Thursday, September 11, 2008

More Than Automation

If you've ever been stuck with creating an ROI for a business intelligence project, you know that the number one justification for a BI project is resource savings as a result of automating routing reports. When it comes to getting your project paid for, don't get me wrong, I understand you've gotta do what you've gotta do. But if you limit your project goals to report automation, you'll be cheating your organization out of some important potential gains. Pushing your project team to think beyond automation to a new level of performance can realize much greater gains than "redeploying" a few data analysts.

For example, if you have a $4 billion dollar a year business, I don't mean to be Captain Obvious here, but that's over $10 million dollars a day. If your organization is like many, it probably takes a few days after the end of the month to compile the reports used for decision-making. At the rate of $10 million dollars a day (I just like saying that) even small, incremental improvements in decision-making can have a huge positive impact. If your project is costing you, say, $1 million, instead of just focusing on automation, think about the kind of changes that could pay for your project.

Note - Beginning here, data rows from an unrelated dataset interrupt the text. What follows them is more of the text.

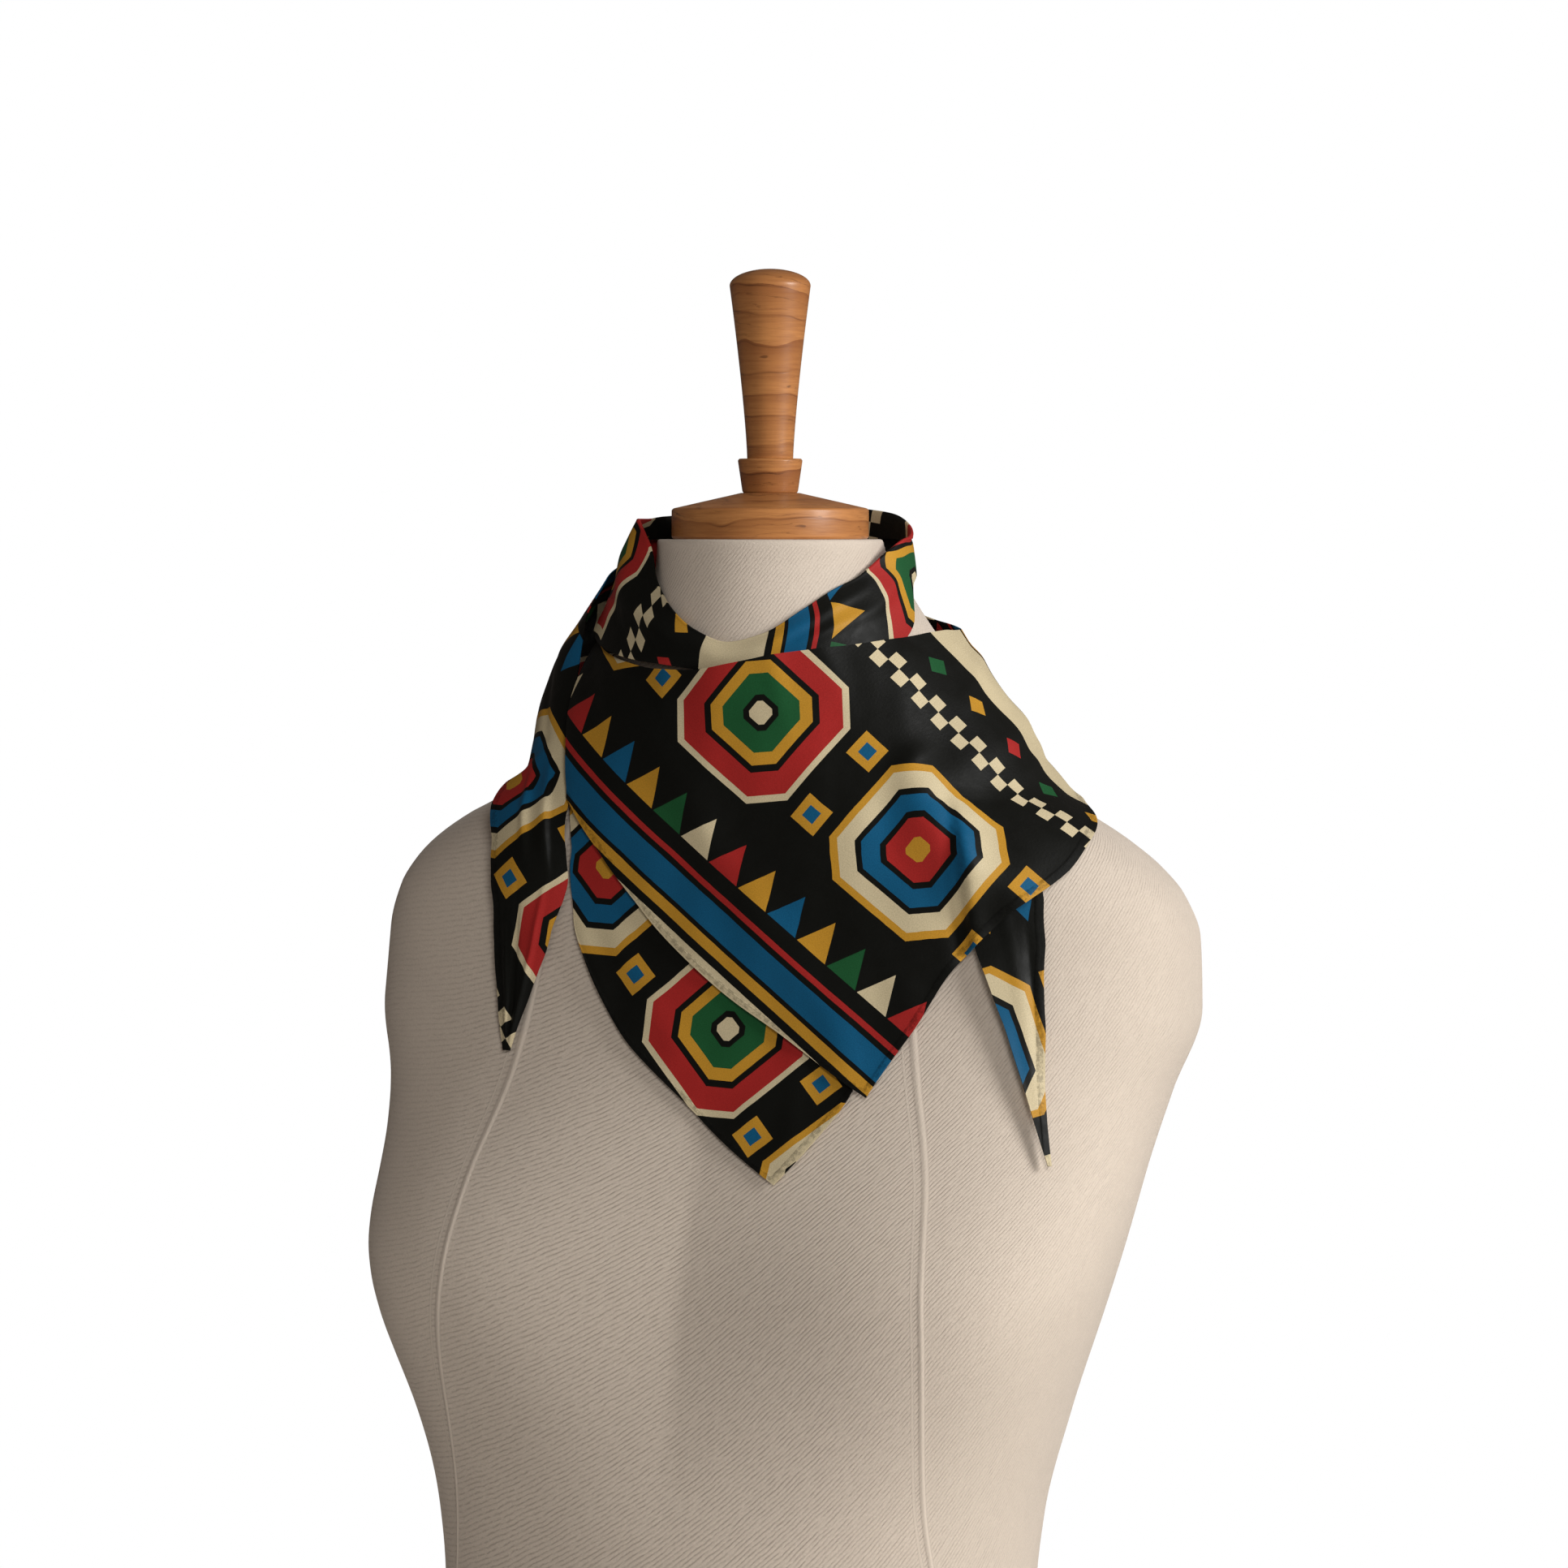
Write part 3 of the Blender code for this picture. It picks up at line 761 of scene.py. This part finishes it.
def turnPiece(name, node, profile, base, finish):
    foot = (profile[0][0], -wood["reach"])
    profile = [foot, *profile[1:]]
    bpy.ops.object.select_all(action="DESELECT")
    bpy.ops.mesh.primitive_circle_add(
        vertices=wood["sides"], radius=foot[0] * mm, fill_type="NGON", location=(0, 0, (base + foot[1]) * mm)
    )
    piece = bpy.context.object
    piece.name = name
    editAll()
    for (radius, height), (wider, higher) in zip(profile, profile[1:]):
        bpy.ops.mesh.extrude_region_move(TRANSFORM_OT_translate={"value": (0, 0, (higher - height) * mm)})
        grow = wider / radius
        bpy.ops.transform.resize(value=(grow, grow, 1), center_override=(0, 0, (base + higher) * mm))
    bpy.ops.mesh.select_all(action="SELECT")
    bpy.ops.mesh.normals_make_consistent(inside=False)
    bpy.ops.object.mode_set(mode="OBJECT")
    bpy.ops.object.transform_apply(location=True, rotation=True, scale=True)
    soften = piece.modifiers.new("softEdges", "BEVEL")
    soften.width = wood["bevel"] * mm
    soften.segments = 3
    soften.limit_method = "ANGLE"
    soften.angle_limit = math.radians(25)
    bpy.ops.object.modifier_apply(modifier=soften.name)
    bpy.ops.object.shade_smooth_by_angle(angle=math.radians(35))
    piece.data.materials.append(finish)
    finishPiece(piece, node)


def addWood():
    finish = woodFinish()
    grip = wood["handle"]
    straight = grip["height"] - grip["dome"]
    shape = [(grip["foot"], 0)]
    for i in range(1, grip["steps"] + 1):
        up = i / grip["steps"]
        shape.append((grip["foot"] + (grip["top"] - grip["foot"]) * up ** grip["swell"], straight * up))
    for i in range(1, grip["steps"] + 1):
        turn = math.radians(88 * i / grip["steps"])
        shape.append((grip["top"] * math.cos(turn), straight + grip["dome"] * math.sin(turn)))
    base = neckTop + wood["gap"]
    turnPiece("turnedCap", "neck_cap", wood["cap"], base, finish)
    base += wood["cap"][-1][1] + wood["gap"]
    turnPiece("turnedCollar", "finial_collar", wood["collar"], base, finish)
    base += wood["collar"][-1][1] + wood["gap"]
    turnPiece("turnedHandle", "finial_handle", shape, base, finish)
    print("turned wood done")


# Cloth: a grid of ribs across the scarf, each from its near edge by the neck to its far edge
ribColumns = "rib nearAngle nearDrop nearLift middleLift farAngle farDrop farLift"
creaseColumns = "startRib startAcross endRib endAcross bow width height fadeIn fadeOut lean"
silkWall = {"thin": 0.5, "hemRows": 5, "hemStep": 1.1, "hemRise": 0.12, "ripple": 0.22}
layOut = {"perRib": 3, "rows": 25, "readRows": 61}


def flatten(points):  # lays a coarse grid of cloth out flat, true to size, with its ribs' middles along x
    rows, columns = points.shape[:2]
    flat = np.zeros((rows * columns, 2))
    helper = addMesh("layOut", points, gridFaces(rows, columns), bpy.data.materials[0], {"flat": flat})
    pickOnly(helper)
    editAll()
    bpy.ops.uv.unwrap(method="ANGLE_BASED", margin=0)
    bpy.ops.object.mode_set(mode="OBJECT")
    mesh = helper.data
    corners = cornerPoints(mesh)
    laid = np.zeros(len(corners) * 2)
    mesh.uv_layers[0].data.foreach_get("uv", laid)
    flat[corners] = laid.reshape(-1, 2)
    flat = flat.reshape(rows, columns, 2)
    trueArea = sum(face.area for face in mesh.polygons) / mm**2
    bpy.data.objects.remove(helper)
    bpy.data.meshes.remove(mesh)
    a, b, c, d = flat[:-1, :-1], flat[1:, :-1], flat[1:, 1:], flat[:-1, 1:]
    first = c - a
    second = d - b
    flatArea = np.abs(first[..., 0] * second[..., 1] - first[..., 1] * second[..., 0]).sum() / 2
    flat = (flat - flat[rows // 2, 0]) * math.sqrt(trueArea / flatArea)
    way = flat[rows // 2, -1]
    return turnFlat(flat, -math.atan2(way[1], way[0]))


def lookUp(grid, column, row):  # reads a coarse grid between its points
    rows, columns = grid.shape[:2]
    column = np.clip(column, 0, columns - 1)
    row = np.clip(row, 0, rows - 1)
    j = np.minimum(column.astype(int), columns - 2)
    i = np.minimum(row.astype(int), rows - 2)
    s = (column - j)[..., None]
    t = (row - i)[..., None]
    top = grid[i, j] * (1 - s) + grid[i, j + 1] * s
    foot = grid[i + 1, j] * (1 - s) + grid[i + 1, j + 1] * s
    return top * (1 - t) + foot * t


# Soft ridges, or troughs with a negative height. With a lean, one side is steep, as on a pleat
def creaseLift(creases, flat, place):
    raised = np.zeros(flat.shape[:2])
    for k in range(len(creases["height"])):
        row = {name: column[k] for name, column in creases.items()}
        start = place(row["startRib"], row["startAcross"])
        end = place(row["endRib"], row["endAcross"])
        way = end - start
        aside = np.array([way[1], -way[0]]) / np.linalg.norm(way)
        knots = 18
        steps = np.linspace(0, 1, knots + 1)
        line = start + steps[:, None] * way + (4 * steps * (1 - steps))[:, None] * aside * row["bow"]
        best = np.full(flat.shape[:2], 1e9)
        along = np.zeros(flat.shape[:2])
        side = np.zeros(flat.shape[:2])
        for i in range(knots):
            piece = line[i + 1] - line[i]
            share = np.clip(((flat - line[i]) @ piece) / (piece @ piece), 0, 1)
            fromLine = flat - line[i] - share[..., None] * piece
            off = np.linalg.norm(fromLine, axis=-1)
            closer = off < best
            best = np.where(closer, off, best)
            side = np.where(closer, fromLine[..., 0] * piece[1] - fromLine[..., 1] * piece[0], side)
            along = np.where(closer, (i + share) / knots, along)
        taper = np.ones(flat.shape[:2])
        for fade, run in ((row["fadeIn"], along), (row["fadeOut"], 1 - along)):
            if fade > 0:
                taper *= np.sin(np.clip(run / fade, 0, 1) * math.pi / 2)
        width = np.where(side * row["lean"] > 0, row["width"] * 0.22, row["width"])
        raised += row["height"] * taper * np.exp(-((best / width) ** 2))
    return raised


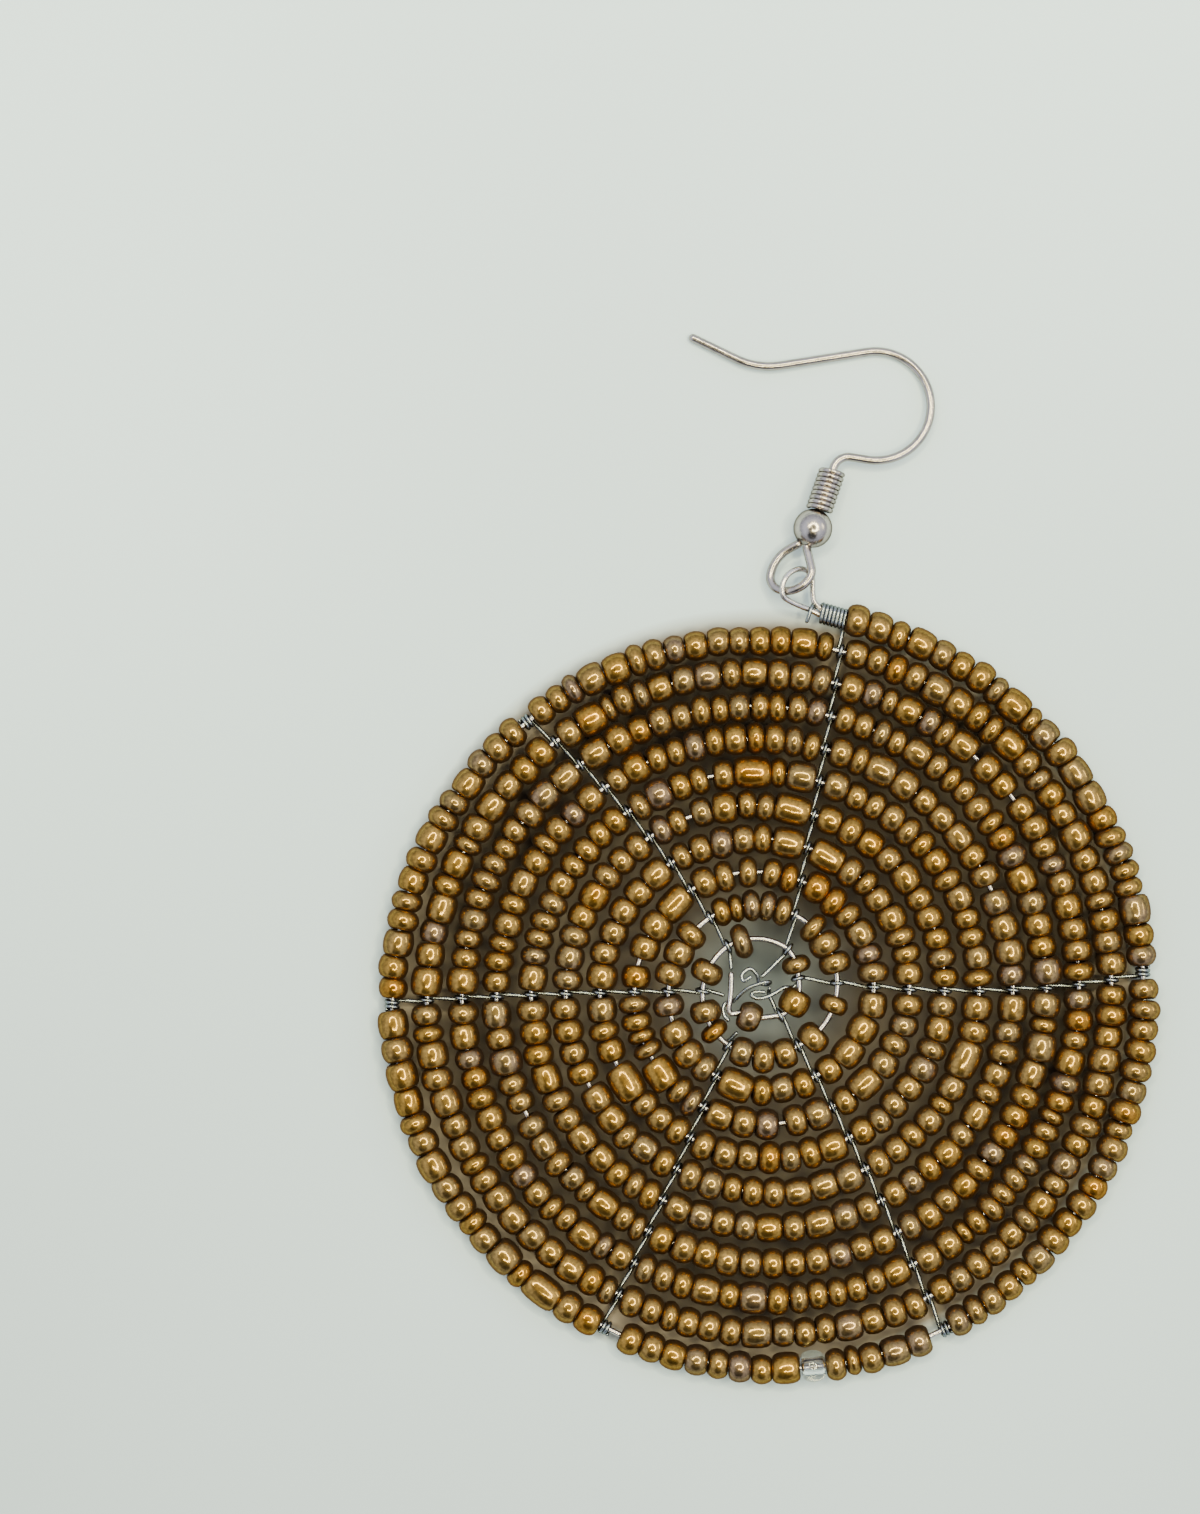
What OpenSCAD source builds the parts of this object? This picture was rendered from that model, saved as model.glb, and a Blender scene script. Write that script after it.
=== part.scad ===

Ask yourself, or your customer, on what Key Performance Indicators am I judged and/or incented? Next, what metrics feed into those KPI's? Finally, what kinds of decisions do we make as a result of those metrics. Now, let's start to break those metrics down a bit. At what time period are they of statistical value? In other words, would you make a decision based on a week's worth of data, or do you really need to accumulate a quarter's worth before you can make a change? This is a critical question to ask of each metric to start to recognize opportunities for improvements on speed-to-market type decisions. This simple question can be the difference between real competitive advantage and mere automation.